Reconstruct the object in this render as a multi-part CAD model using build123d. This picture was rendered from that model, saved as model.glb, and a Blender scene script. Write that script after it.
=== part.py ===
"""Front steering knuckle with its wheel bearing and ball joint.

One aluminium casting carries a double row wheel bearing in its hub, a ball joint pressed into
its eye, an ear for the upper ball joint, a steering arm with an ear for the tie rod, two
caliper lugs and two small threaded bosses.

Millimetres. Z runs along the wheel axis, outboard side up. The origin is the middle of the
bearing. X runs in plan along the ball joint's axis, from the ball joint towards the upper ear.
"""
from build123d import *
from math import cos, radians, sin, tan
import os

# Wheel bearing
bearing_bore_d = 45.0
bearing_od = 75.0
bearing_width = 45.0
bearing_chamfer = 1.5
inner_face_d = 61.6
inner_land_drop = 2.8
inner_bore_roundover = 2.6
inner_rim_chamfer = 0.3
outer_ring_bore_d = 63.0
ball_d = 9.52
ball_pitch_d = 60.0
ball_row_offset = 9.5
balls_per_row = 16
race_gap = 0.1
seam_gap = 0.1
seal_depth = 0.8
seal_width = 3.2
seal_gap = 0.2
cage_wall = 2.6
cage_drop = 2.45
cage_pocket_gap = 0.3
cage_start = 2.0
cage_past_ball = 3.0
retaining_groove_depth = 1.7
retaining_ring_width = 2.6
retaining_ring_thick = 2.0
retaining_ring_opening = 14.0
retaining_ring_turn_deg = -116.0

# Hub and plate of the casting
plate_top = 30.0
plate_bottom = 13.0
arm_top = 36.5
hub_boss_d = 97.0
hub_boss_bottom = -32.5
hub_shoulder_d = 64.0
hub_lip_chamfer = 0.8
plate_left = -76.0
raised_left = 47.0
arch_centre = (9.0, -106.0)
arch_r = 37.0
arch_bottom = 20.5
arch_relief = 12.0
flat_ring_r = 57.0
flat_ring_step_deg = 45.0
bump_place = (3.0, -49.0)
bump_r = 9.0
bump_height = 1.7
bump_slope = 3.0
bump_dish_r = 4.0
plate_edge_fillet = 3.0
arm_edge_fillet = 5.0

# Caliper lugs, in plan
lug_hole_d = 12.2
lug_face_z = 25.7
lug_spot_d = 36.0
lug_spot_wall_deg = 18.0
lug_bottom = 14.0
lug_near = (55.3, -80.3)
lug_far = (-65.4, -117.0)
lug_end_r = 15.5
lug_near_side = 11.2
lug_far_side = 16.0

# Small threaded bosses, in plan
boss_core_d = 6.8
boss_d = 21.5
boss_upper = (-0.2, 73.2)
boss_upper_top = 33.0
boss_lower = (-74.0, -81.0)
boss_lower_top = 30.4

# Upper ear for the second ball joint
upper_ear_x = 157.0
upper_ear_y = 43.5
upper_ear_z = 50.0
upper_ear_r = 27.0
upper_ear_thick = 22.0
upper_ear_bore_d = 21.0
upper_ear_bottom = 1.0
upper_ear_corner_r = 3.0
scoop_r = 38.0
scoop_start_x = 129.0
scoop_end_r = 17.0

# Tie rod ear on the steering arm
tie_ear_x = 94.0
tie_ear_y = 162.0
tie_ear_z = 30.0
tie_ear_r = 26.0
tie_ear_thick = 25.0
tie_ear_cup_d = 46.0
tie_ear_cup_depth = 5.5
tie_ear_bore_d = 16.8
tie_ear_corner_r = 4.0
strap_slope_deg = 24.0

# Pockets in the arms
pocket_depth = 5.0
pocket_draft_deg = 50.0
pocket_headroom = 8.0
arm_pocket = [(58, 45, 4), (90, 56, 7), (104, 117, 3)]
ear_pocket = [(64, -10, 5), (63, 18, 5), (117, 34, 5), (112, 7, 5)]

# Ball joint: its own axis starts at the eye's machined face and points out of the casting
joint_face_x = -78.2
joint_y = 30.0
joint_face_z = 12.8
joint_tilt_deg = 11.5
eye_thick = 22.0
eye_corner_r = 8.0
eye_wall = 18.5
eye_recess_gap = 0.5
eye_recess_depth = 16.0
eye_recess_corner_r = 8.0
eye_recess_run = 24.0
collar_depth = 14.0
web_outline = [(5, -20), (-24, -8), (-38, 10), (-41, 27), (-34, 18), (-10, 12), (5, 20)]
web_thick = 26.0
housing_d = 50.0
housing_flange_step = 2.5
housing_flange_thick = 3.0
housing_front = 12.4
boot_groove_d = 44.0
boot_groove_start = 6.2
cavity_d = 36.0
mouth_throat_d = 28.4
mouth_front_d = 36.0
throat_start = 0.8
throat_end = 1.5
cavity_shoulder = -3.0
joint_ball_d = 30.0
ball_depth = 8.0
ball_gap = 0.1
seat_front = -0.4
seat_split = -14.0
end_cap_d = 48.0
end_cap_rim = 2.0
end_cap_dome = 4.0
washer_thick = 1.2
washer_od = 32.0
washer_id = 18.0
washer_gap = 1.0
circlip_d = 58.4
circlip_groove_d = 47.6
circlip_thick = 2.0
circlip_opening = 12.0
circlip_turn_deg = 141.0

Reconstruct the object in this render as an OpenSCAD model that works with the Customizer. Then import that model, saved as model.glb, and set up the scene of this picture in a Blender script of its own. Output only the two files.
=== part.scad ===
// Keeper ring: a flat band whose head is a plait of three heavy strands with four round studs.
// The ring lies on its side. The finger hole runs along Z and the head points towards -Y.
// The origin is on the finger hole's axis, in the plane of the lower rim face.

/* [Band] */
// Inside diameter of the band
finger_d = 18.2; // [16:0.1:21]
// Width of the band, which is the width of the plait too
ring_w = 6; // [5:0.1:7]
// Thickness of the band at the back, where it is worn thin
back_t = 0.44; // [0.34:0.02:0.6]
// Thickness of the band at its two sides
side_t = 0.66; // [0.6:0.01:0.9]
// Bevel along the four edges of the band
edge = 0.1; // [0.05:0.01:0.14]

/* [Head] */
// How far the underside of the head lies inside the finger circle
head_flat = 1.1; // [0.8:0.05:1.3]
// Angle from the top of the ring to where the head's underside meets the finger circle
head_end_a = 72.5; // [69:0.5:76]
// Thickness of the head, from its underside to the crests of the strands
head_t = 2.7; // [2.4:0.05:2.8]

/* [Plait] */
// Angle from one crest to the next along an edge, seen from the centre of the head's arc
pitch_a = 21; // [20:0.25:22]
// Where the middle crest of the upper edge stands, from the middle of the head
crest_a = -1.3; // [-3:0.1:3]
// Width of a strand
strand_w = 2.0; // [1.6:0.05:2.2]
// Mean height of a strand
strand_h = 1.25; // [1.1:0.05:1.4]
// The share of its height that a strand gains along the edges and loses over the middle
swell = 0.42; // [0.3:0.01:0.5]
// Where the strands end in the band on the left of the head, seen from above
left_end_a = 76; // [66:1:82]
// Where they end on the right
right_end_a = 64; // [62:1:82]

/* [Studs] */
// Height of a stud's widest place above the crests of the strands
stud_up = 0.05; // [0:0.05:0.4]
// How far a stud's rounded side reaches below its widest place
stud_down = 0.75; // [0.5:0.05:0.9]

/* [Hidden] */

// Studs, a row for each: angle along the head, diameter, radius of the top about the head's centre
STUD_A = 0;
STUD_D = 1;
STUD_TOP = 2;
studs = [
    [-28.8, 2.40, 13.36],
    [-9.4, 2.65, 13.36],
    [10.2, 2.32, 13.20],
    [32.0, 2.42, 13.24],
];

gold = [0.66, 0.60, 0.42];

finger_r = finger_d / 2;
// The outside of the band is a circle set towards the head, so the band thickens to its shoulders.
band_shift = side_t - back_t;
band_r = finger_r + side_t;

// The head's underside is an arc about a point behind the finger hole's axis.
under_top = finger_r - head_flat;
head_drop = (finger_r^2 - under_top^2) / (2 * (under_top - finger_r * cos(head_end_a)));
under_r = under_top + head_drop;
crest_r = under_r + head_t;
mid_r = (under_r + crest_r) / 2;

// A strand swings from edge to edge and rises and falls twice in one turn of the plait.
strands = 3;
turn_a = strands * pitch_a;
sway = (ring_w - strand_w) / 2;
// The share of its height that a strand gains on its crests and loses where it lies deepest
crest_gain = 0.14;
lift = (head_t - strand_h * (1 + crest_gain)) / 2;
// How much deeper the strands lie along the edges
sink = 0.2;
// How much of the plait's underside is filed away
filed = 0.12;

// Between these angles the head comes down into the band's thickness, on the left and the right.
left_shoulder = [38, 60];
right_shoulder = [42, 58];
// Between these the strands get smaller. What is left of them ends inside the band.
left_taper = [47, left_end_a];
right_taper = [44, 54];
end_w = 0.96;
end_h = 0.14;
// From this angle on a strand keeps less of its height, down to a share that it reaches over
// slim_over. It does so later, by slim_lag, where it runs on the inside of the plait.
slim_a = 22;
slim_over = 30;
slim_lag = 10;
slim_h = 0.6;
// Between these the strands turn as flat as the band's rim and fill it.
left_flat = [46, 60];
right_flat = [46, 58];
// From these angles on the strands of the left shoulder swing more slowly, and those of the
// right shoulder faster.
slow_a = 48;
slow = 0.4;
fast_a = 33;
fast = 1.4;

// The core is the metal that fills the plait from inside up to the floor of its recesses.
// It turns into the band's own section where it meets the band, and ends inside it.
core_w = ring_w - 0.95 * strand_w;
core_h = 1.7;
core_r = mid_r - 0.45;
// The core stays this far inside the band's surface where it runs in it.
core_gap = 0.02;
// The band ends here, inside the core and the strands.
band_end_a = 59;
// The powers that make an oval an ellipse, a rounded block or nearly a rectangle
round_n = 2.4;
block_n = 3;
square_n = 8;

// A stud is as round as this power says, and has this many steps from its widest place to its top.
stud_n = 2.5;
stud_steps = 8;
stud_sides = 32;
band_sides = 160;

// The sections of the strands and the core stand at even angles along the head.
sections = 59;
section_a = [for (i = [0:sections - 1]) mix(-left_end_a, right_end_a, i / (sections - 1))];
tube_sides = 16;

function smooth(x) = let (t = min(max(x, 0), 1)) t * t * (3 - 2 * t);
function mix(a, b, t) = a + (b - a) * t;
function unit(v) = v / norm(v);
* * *
**Stated problem:**
Write out exactly, please, the lines beginning at the start of the material and ending with the line that holds "and ball joint.", both included.

**Correct result:**
Reconstruct the object in this render as a multi-part CAD model using build123d. This picture was rendered from that model, saved as model.glb, and a Blender scene script. Write that script after it.
=== part.py ===
"""Front steering knuckle with its wheel bearing and ball joint.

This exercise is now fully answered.